### Provided material

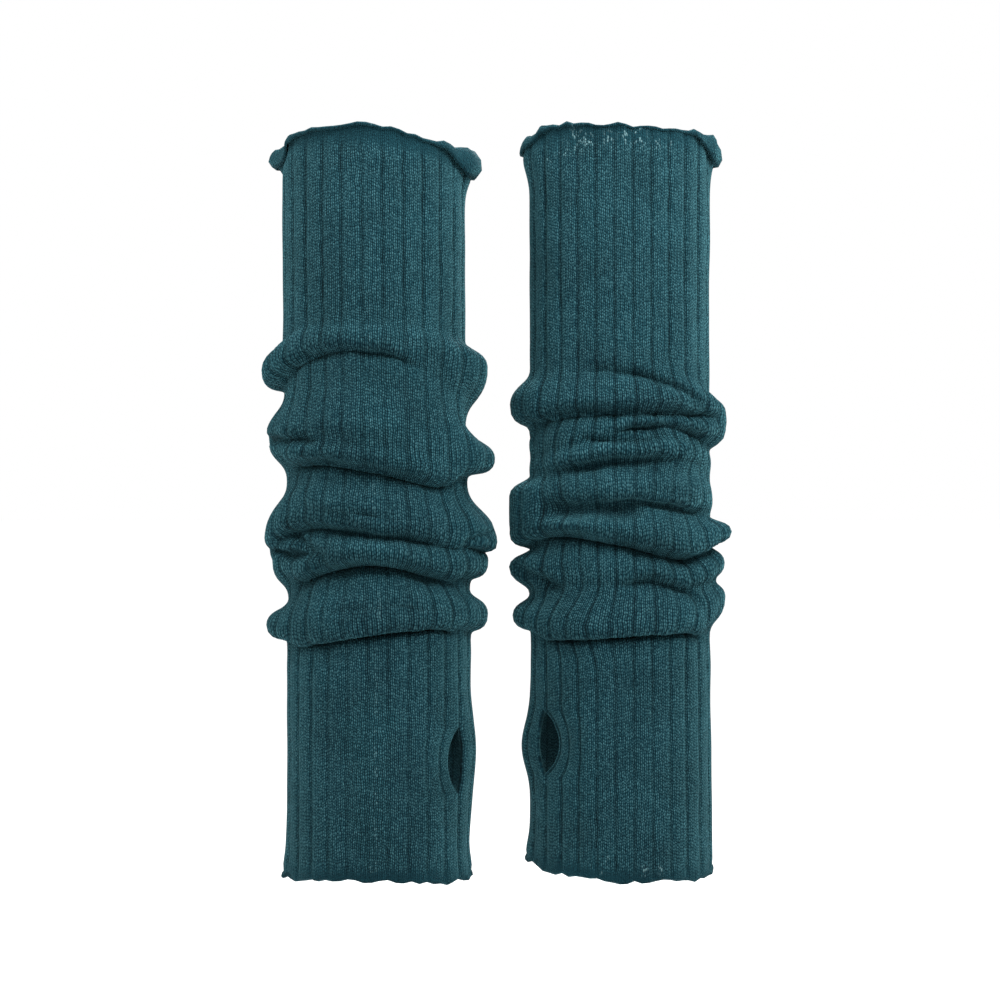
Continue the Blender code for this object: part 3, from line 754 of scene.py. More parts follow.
    def near_creases(
        self, height: np.ndarray, angles: np.ndarray
    ) -> Iterator[tuple[Crease, np.ndarray, np.ndarray]]:
        """The creases that come near some of the points.

        Args:
            height: heights of points, in metres.
            angles: their section angles, in radians.

        Yields:
            Each crease, how much of its depth it has at each point's angle, and how many of its
            widths each point lies above its line.
        """
        up = height / MM
        for number, crease in enumerate(self.warmer.creases):
            low, high = self.crease_spans[number]
            if up.max() < low or up.min() > high:
                continue
            span = crease.to_angle - crease.from_angle
            turned = np.degrees(angles) - crease.from_angle
            turned = np.mod(turned + 180 - span / 2, 360) - 180 + span / 2
            part = np.clip(turned / span, 0.0, 1.0)
            line = self.crease_line(crease, part, angles)
            line = line + self.CREASE_WAVE * np.sin(self.CREASE_WAVES * angles + number)
            taper = smooth_step(CREASE_FULLNESS * np.sin(math.pi * part))
            swelling = np.sin(self.CREASE_SWELLS * angles + 2 * number)
            taper = taper * (1 - CREASE_UNEVENNESS + CREASE_UNEVENNESS * swelling)
            yield crease, taper, (up - line) / crease.width

    def creasing(self, height: np.ndarray, angles: np.ndarray) -> tuple[np.ndarray, np.ndarray]:
        """What the listed creases add.

        Args:
            height: heights of points, in metres.
            angles: their section angles, in radians.

        Returns:
            How far each point drops, and how far it stands out, in metres.
        """
        drop, rise = np.zeros_like(angles), np.zeros_like(angles)
        for crease, taper, off in self.near_creases(height, angles):
            trough = np.exp(-(off**2))
            lip = crease.lip * np.exp(-((off - CREASE_LIP_PLACE) ** 2))
            rise = rise + taper * crease.depth * (CREASE_LIP_RISE * lip - trough) * MM
            drop = drop + taper * crease.depth * CREASE_LIP_DROP * lip * MM
        return drop, rise

    def shading(self, height: np.ndarray, angles: np.ndarray) -> np.ndarray:
        """How deep in a crease each point lies, from 0 to 1, which sets the painted shade in the creases
        and how flat their ribs are pressed.
        """
        crease_shade = np.zeros_like(angles)
        for crease, taper, off in self.near_creases(height, angles):
            deep = min(1.0, crease.depth / DEEP_CREASE)
            crease_shade = np.maximum(crease_shade, taper * deep * np.exp(-(off**2)))
        return crease_shade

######

## Problem requirements:
Check each line of the data above for the word "part" and say how many lines contain it, giving nothing besides the number.

## Solution to this problem:
4